_What is asked_. Check every line below for the string "scene", and copy the lines that contain it.

_Data excerpt_.
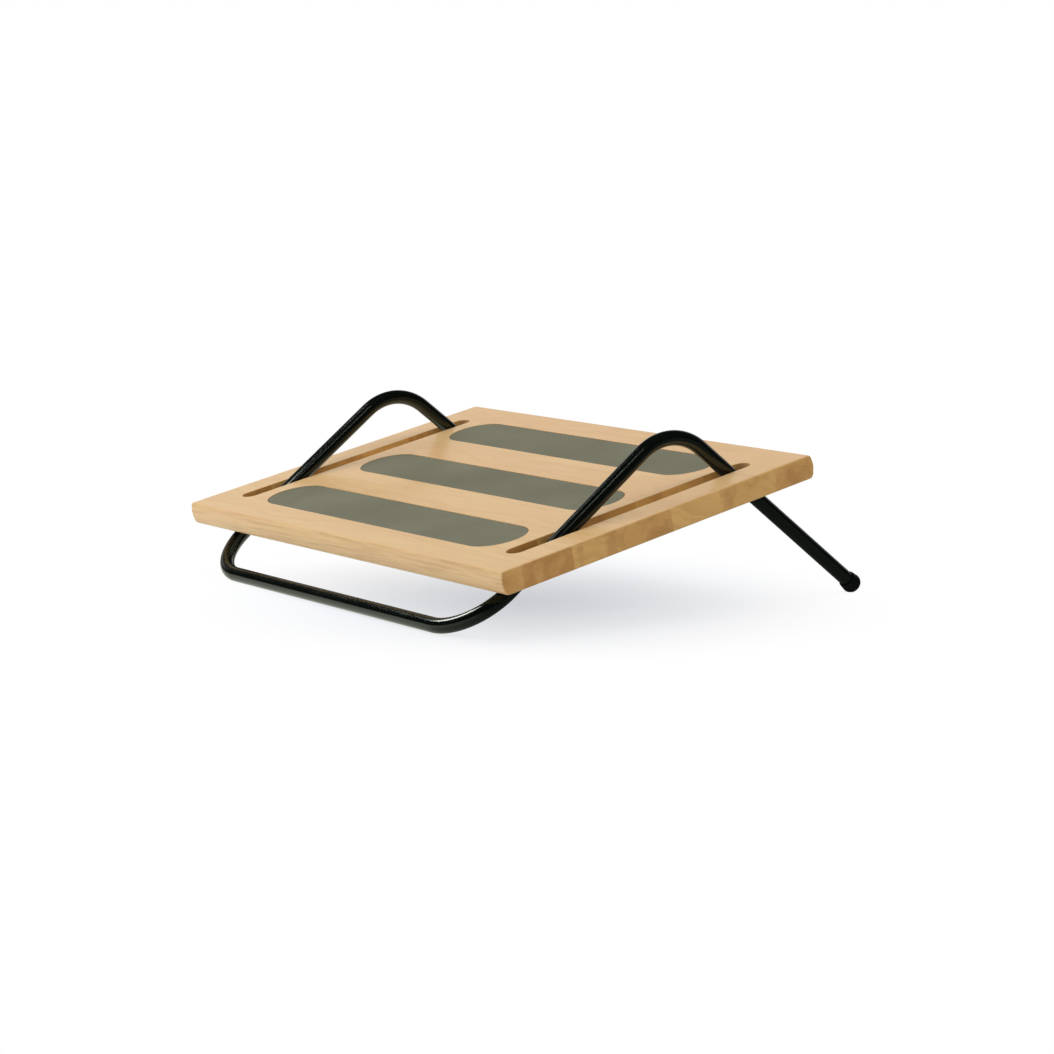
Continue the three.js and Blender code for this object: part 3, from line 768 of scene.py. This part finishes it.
def saddle_shape():
    """A pressed strap: two flat flanges with rounded corners, and a hump that holds the axle up."""
    bore = AXLE_RADIUS + SEAT_GAP
    seat = AXLE_DEPTH - BOARD_THICKNESS - SEAT_GAP
    lean = math.degrees(math.asin(-seat / bore))
    hump = arc((0, 0), bore, 180 + lean, 360 - lean, GROOVE_STEPS)
    line = [(-STRAP_HALF_SPAN, seat)] + hump + [(STRAP_HALF_SPAN, seat)]
    bm = bmesh.new()
    points = [bm.verts.new((-STRAP_WIDTH / 2, y, z)) for y, z in line]
    edges = [bm.edges.new(pair) for pair in zip(points, points[1:])]
    run_straight(bm, edges, (STRAP_WIDTH, 0, 0))
    bevel(bm, sharp_edges(bm), STRAP_BEND, BEVEL_STEPS)
    bmesh.ops.recalc_face_normals(bm, faces=bm.faces)
    if sum(face.normal.z for face in bm.faces) > 0:
        bmesh.ops.reverse_faces(bm, faces=bm.faces)
    bmesh.ops.solidify(bm, geom=bm.faces, thickness=-STRAP_THICKNESS)
    bmesh.ops.recalc_face_normals(bm, faces=bm.faces)
    corners = [
        edge for edge in bm.edges
        if all(abs(abs(v.co.y) - STRAP_HALF_SPAN) < WELD for v in edge.verts)
        and abs(edge.verts[0].co.z - edge.verts[1].co.z) > WELD
    ]
    bevel(bm, corners, STRAP_CORNER, EDGE_STEPS)
    bm = cut(bm, [screw_hole((0, way * SCREW_OFFSET, seat), 4 * STRAP_THICKNESS) for way in (-1, 1)])
    soften(bm, STRAP_ROUNDING, FINE_STEPS)
    return bm


def screw_shape():
    """A pan head screw, head down, with a cross recess. Its origin is the strap's face at the hole."""
    dome = HEAD_HEIGHT * HEAD_DOME_SHARE
    crown = -HEAD_HEIGHT - SEAT_GAP
    profile = [(0, crown)] + arc((HEAD_RADIUS - dome, crown + dome), dome, -90, 0, EDGE_STEPS)
    profile += [(HEAD_RADIUS, -SEAT_GAP), (SHANK_RADIUS, -SEAT_GAP)]
    profile += [(SHANK_RADIUS, SHANK_LENGTH - TIP_LENGTH), (0, SHANK_LENGTH)]
    bm = lathe(profile, SCREW_SIDES)
    size = Matrix.Diagonal((RECESS_SPAN, RECESS_WIDTH, 2 * RECESS_DEPTH, 1))
    for turn in (0, math.pi / 2):
        blade = bmesh.new()
        turned = Matrix.Translation((0, 0, crown)) @ Matrix.Rotation(turn, 4, "Z")
        bmesh.ops.create_cube(blade, size=1, matrix=turned @ size)
        bm = cut(bm, [blade])
    return bm


def fasten(strap_finish, screw_finish):
    """Holds each axle in its groove with four straps, two screws in each."""
    strap, fastener = saddle_shape(), screw_shape()
    foot = -BOARD_THICKNESS - SEAT_GAP - STRAP_THICKNESS
    for row, end in ENDS:
        for label, side, step in SADDLES:
            x = saddle_x(side, step)
            name = row + "_" + label
            place = PLATFORM @ Matrix.Translation((x, end * HALF_SPAN, -AXLE_DEPTH))
            put(strap.copy(), "strap_" + name, strap_finish, "platform", "saddle_" + name,
                place)
            for way, letter in ((-1, "a"), (1, "b")):
                screw = "screw_" + name + "_" + letter
                place = PLATFORM @ Matrix.Translation((x, end * HALF_SPAN + way * SCREW_OFFSET, foot))
                # No two screws were driven to the same angle.
                place = place @ Matrix.Rotation(x + SCREW_TURN * way + end, 4, "Z")
                put(fastener.copy(), "pan_" + screw, screw_finish, "platform", screw, place)


# Camera, in metres, and pixels of the picture
FOCAL_PX = 2912.1
IMAGE_PX = 1054
VIEW_YAW = math.radians(53.98)
VIEW_PITCH = math.radians(8.356)
AIM = Vector((0.0, 0.02177, 0.096))  # a point on the object
AIM_PX = (544.66, 471.80)  # where the picture shows it
AIM_DEPTH = 2.5436
SENSOR = 36.0


def camera():
    """Puts the camera where the picture was taken from."""
    back = Vector((
        math.sin(VIEW_YAW) * math.cos(VIEW_PITCH),
        -math.cos(VIEW_YAW) * math.cos(VIEW_PITCH),
        math.sin(VIEW_PITCH),
    ))
    right = Vector((math.cos(VIEW_YAW), math.sin(VIEW_YAW), 0))
    up = back.cross(right)
    ray = right * (AIM_PX[0] - IMAGE_PX / 2) / FOCAL_PX - up * (AIM_PX[1] - IMAGE_PX / 2) / FOCAL_PX - back
    lens = bpy.data.cameras.new("camera")
    lens.sensor_width = SENSOR
    lens.lens = SENSOR * FOCAL_PX / IMAGE_PX
    made = bpy.data.objects.new("camera", lens)
    made.location = AIM - ray * AIM_DEPTH
    made.rotation_mode = "QUATERNION"
    made.rotation_quaternion = Matrix((right, up, back)).transposed().to_quaternion()
    bpy.context.scene.collection.objects.link(made)
    bpy.context.scene.camera = made


# Studio, in metres and linear colours
WHITE = (1.0, 1.0, 1.0, 1)
AMBIENT = (0.65, 0.66, 0.685, 1)
FLOOR_HALF = 30.0
FLOOR_LIT = (0.8, 0.8, 0.8, 1)  # what the light that falls on the object is bounced by
# Under the board the light is warmed by the wood, and the floor's own tint makes up for that.
BOARD_MIDDLE = (0.0, -0.03, 0.0)
TINT_UNDER = (1.14, 1.35, 1.62, 1)
TINT_OPEN = (0.98, 0.985, 0.99, 1)
TINT_REACH = (0.1, 0.27)  # how far from the board's middle the one starts to give way, and has given way
# The photographed shadow is a soft round pool. Most of it is painted shadow in the floor's own tone, and the
# rest is the object's real shadow falling on it.
PAINTED_SHADOW_MIDDLE = (0.076, -0.054, 0.0)
PAINTED_SHADOW_TONE = (0.655, 0.677, 0.729, 1)
PAINTED_SHADOW_FADE = (-0.06, 0.315)  # how far from its middle its tone starts and stops fading
PAINTED_SHADOW_SHARE = 0.8  # how much of what is seen at its middle is the floor's own tone
GLOW_REACH = 0.4  # how far from its middle all of it is
# Reflections show the floor greenish white, a painted reflection tint that the camera doesn't see, in a dark
# room with a white backdrop behind the object.
FLOOR_IN_GLOSS = (0.94, 1.0, 0.86, 1)
ROOM_DARK = (0.012, 0.016, 0.014, 1)
BACKDROP_WAY = (-math.sin(VIEW_YAW), math.cos(VIEW_YAW), 0.0)
BACKDROP_SIDES = (0.5, 0.85)  # how nearly a ray heads that way where the backdrop comes in, and is whole
BACKDROP_FOOT = (0.1, 0.26)  # how steeply up it heads where the backdrop comes in, and is whole
BACKDROP_TOP = (0.12, 0.62)  # and where the backdrop starts to fade, and is gone
# They also show painted dark patches on that floor, painted reflections with no card there, one to the right
# of the object in the picture and one behind it:
# the way each lies from the origin, and how far off it starts and is whole.
DARK_REFLECTION_PATCHES = (((0.7, 0.7, 0.0), -0.1, 0.05), (BACKDROP_WAY, 0.3, 0.55))
DARK_REFLECTION_STRENGTH = 0.9
# Each lamp's name, place, width and power in watts. The glints are there just to gleam on the tube.
LAMPS = (
    ("key", (-2.4, -1.0, 2.5), 3.0, 39),
    ("top", (0.5, 0.3, 2.3), 1.8, 18),
    ("front_fill", (-1.2, -1.3, 0.7), 1.0, 8),
)
GLINTS = (
    ("bend_glint", (-0.155, -0.315, 0.365), 0.22, 1.9),
    ("left_glint", (-0.94, -0.38, 1.72), 0.16, 0.45),
    ("right_glint", (1.08, -0.32, 1.64), 0.16, 0.45),
)


def seen_directly(tree):
    """1 for what the camera, a mirror or a glass shows, and 0 for light that falls on the object."""
    path = node(tree, "LightPath", {}).outputs
    gloss = node(tree, "Math", {0: path["Is Glossy Ray"], 1: path["Is Transmission Ray"]},
                 operation="MAXIMUM")
    return node(tree, "Math", {0: path["Is Camera Ray"], 1: gloss}, operation="MAXIMUM")


def white_studio_floor():
    """A matt white floor that glows where it is seen, so that it is white and keeps the object's shadow, with
    a painted shadow pool in its glow and painted dark patches in its reflections.
    """
    finish = bpy.data.materials.new("white_studio_floor")
    finish.use_nodes = True
    tree = finish.node_tree
    tree.nodes.remove(tree.nodes["Principled BSDF"])
    seen = seen_directly(tree)
    glossy = node(tree, "LightPath", {}).outputs["Is Glossy Ray"]
    place = node(tree, "TexCoord", {}).outputs["Object"]

    outwards = node(tree, "VectorMath", {0: place, 1: BOARD_MIDDLE}, operation="DISTANCE").outputs["Value"]
    open_floor = node(tree, "MapRange", {0: outwards, 1: TINT_REACH[0], 2: TINT_REACH[1], 3: 0.0, 4: 1.0},
                      interpolation_type="SMOOTHSTEP")
    tint = node(tree, "Mix", {"Factor": open_floor, 6: TINT_UNDER, 7: TINT_OPEN}, data_type="RGBA")
    ground = node(tree, "Mix", {"Factor": seen, 6: FLOOR_LIT, 7: tint}, data_type="RGBA")
    matt = node(tree, "BsdfDiffuse", {"Color": ground})

    # Painted dark patches, seen only in reflections, keep black sides on the tube.
    dark_reflections = []
    for way, near, far in DARK_REFLECTION_PATCHES:
        along = node(tree, "VectorMath", {0: place, 1: way}, operation="DOT_PRODUCT").outputs["Value"]
        dark_reflections.append(node(tree, "MapRange", {
            0: along, 1: near, 2: far, 3: 0.0, 4: DARK_REFLECTION_STRENGTH}, interpolation_type="SMOOTHSTEP"))
    darkest_reflection = node(tree, "Math", {0: dark_reflections[0], 1: dark_reflections[1]}, operation="MAXIMUM")
    dark = node(tree, "Math", {0: darkest_reflection, 1: glossy}, operation="MULTIPLY")

    # The glow holds a painted shadow: the pool's tone at its middle, getting paler and stronger away from
    # there.
    away = node(tree, "VectorMath", {0: place, 1: PAINTED_SHADOW_MIDDLE}, operation="DISTANCE").outputs["Value"]
    clear = node(tree, "MapRange", {0: away, 1: 0.0, 2: GLOW_REACH, 3: 0.0, 4: 1.0},
                 interpolation_type="SMOOTHSTEP")
    fading = node(tree, "MapRange", {0: away, 1: PAINTED_SHADOW_FADE[0], 2: PAINTED_SHADOW_FADE[1], 3: 0.0, 4: 1.0},
                  interpolation_type="SMOOTHSTEP")
    white = node(tree, "Mix", {"Factor": fading, 6: PAINTED_SHADOW_TONE, 7: WHITE}, data_type="RGBA")
    plain = node(tree, "Mix", {"Factor": glossy, 6: white, 7: FLOOR_IN_GLOSS}, data_type="RGBA")
    shade = node(tree, "Mix", {"Factor": dark, 6: plain, 7: ROOM_DARK}, data_type="RGBA")
    shining = node(tree, "Emission", {"Color": shade, "Strength": 1.0})
    pale = node(tree, "MapRange", {0: clear, 3: PAINTED_SHADOW_SHARE, 4: 1.0})
    share = node(tree, "Math", {0: pale, 1: glossy}, operation="MAXIMUM")
    glow = node(tree, "Math", {0: share, 1: seen}, operation="MULTIPLY")
    blend = node(tree, "MixShader", {0: glow, 1: matt, 2: shining})

    # From below the floor is clear, so that it doesn't hide the underside.
    below = node(tree, "NewGeometry", {}).outputs["Backfacing"]
    one_sided = node(tree, "MixShader", {0: below, 1: blend, 2: node(tree, "BsdfTransparent", {})})
    link(tree, one_sided, tree.nodes["Material Output"].inputs["Surface"])
    return finish


def floor(finish):
    """A wide flat floor at z = 0."""
    bm = bmesh.new()
    bmesh.ops.create_grid(bm, x_segments=1, y_segments=1, size=FLOOR_HALF)
    mesh = bpy.data.meshes.new("floor")
    bm.to_mesh(mesh)
    bm.free()
    mesh.materials.append(finish)
    made = bpy.data.objects.new("floor", mesh)
    bpy.context.scene.collection.objects.link(made)


def room():
    """The world: white where it is seen, an even light on the object, and the backdrop in its gloss."""
    world = bpy.data.worlds.new("studio")
    bpy.context.scene.world = world
    world.use_nodes = True
    tree = world.node_tree
    heading = node(tree, "TexCoord", {}).outputs["Generated"]
    height = node(tree, "SeparateXYZ", {0: heading}).outputs[2]
    behind = node(tree, "VectorMath", {0: heading, 1: BACKDROP_WAY}, operation="DOT_PRODUCT").outputs["Value"]
    top = node(tree, "MapRange", {0: height, 1: BACKDROP_TOP[0], 2: BACKDROP_TOP[1], 3: 1.0, 4: 0.0},
               interpolation_type="SMOOTHSTEP")
    foot = node(tree, "MapRange", {0: height, 1: BACKDROP_FOOT[0], 2: BACKDROP_FOOT[1], 3: 0.0, 4: 1.0},
                interpolation_type="SMOOTHSTEP")
    sides = node(tree, "MapRange", {0: behind, 1: BACKDROP_SIDES[0], 2: BACKDROP_SIDES[1], 3: 0.0, 4: 1.0},
                 interpolation_type="SMOOTHSTEP")
    band = node(tree, "Math", {0: top, 1: foot}, operation="MULTIPLY")
    share = node(tree, "Math", {0: band, 1: sides}, operation="MULTIPLY")
    in_gloss = node(tree, "Mix", {"Factor": share, 6: ROOM_DARK, 7: WHITE}, data_type="RGBA")
    camera_ray = node(tree, "LightPath", {}).outputs["Is Camera Ray"]
    backdrop = node(tree, "Mix", {"Factor": camera_ray, 6: in_gloss, 7: WHITE}, data_type="RGBA")
    colour = node(tree, "Mix", {"Factor": seen_directly(tree), 6: AMBIENT, 7: backdrop}, data_type="RGBA")
    link(tree, colour, tree.nodes["Background"].inputs["Color"])


def softbox(name, location, size, power, only_on=None):
    """A round lamp aimed at the object. One that is only on some pieces shows in nothing but their gloss."""
    lamp = bpy.data.lights.new(name, "AREA")
    lamp.shape = "DISK"
    lamp.size = size
    lamp.energy = power
    made = bpy.data.objects.new(name, lamp)
    made.location = location
    made.rotation_mode = "QUATERNION"
    made.rotation_quaternion = Vector(location).to_track_quat("Z", "Y")
    made.visible_camera = False
    made.visible_glossy = only_on is not None
    made.visible_diffuse = only_on is None
    made.light_linking.receiver_collection = only_on
    bpy.context.scene.collection.objects.link(made)


def lights(tube):
    """Hangs the lamps, and the glints that only the tube shows."""
    for lamp in LAMPS:
        softbox(*lamp)
    tubes = bpy.data.collections.new("tubes")
    tubes.objects.link(tube)
    for glint in GLINTS:
        softbox(*glint, only_on=tubes)


beech = edge_glued_beech()
powder_coat = powder_coated_steel()
pad_rubber = sheet_rubber()
cap_rubber = moulded_black_rubber()
nylon = turned_nylon()
rod_steel = drawn_steel()
strap_zinc = zinc_plated_steel("pressed_steel_zinc_plated", ("#b4b7ba", "#c8cacc"), roughness=(0.26, 0.4))
screw_zinc = zinc_plated_steel("screw_steel_zinc_plated", ("#a6a9ac", "#bdbfc1"), roughness=(0.2, 0.34))

camera()
tube = frame_tube(powder_coat)
for hand, side in SIDES:
    foot_cap(cap_rubber, side, hand)
board(beech)
for name, row in PADS:
    grip_pad(pad_rubber, name, row)
for row, end in ENDS:
    axle(rod_steel, row, end)
    for hand, side in SIDES:
        roller(nylon, row + "_" + hand, end, side)
fasten(strap_zinc, screw_zinc)
floor(white_studio_floor())
room()
lights(tube)

bpy.context.scene.view_settings.view_transform = "Standard"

_Response for this exercise_.
Continue the three.js and Blender code for this object: part 3, from line 768 of scene.py. This part finishes it.
    bpy.context.scene.collection.objects.link(made)
    bpy.context.scene.camera = made
    bpy.context.scene.collection.objects.link(made)
    bpy.context.scene.world = world
    bpy.context.scene.collection.objects.link(made)
bpy.context.scene.view_settings.view_transform = "Standard"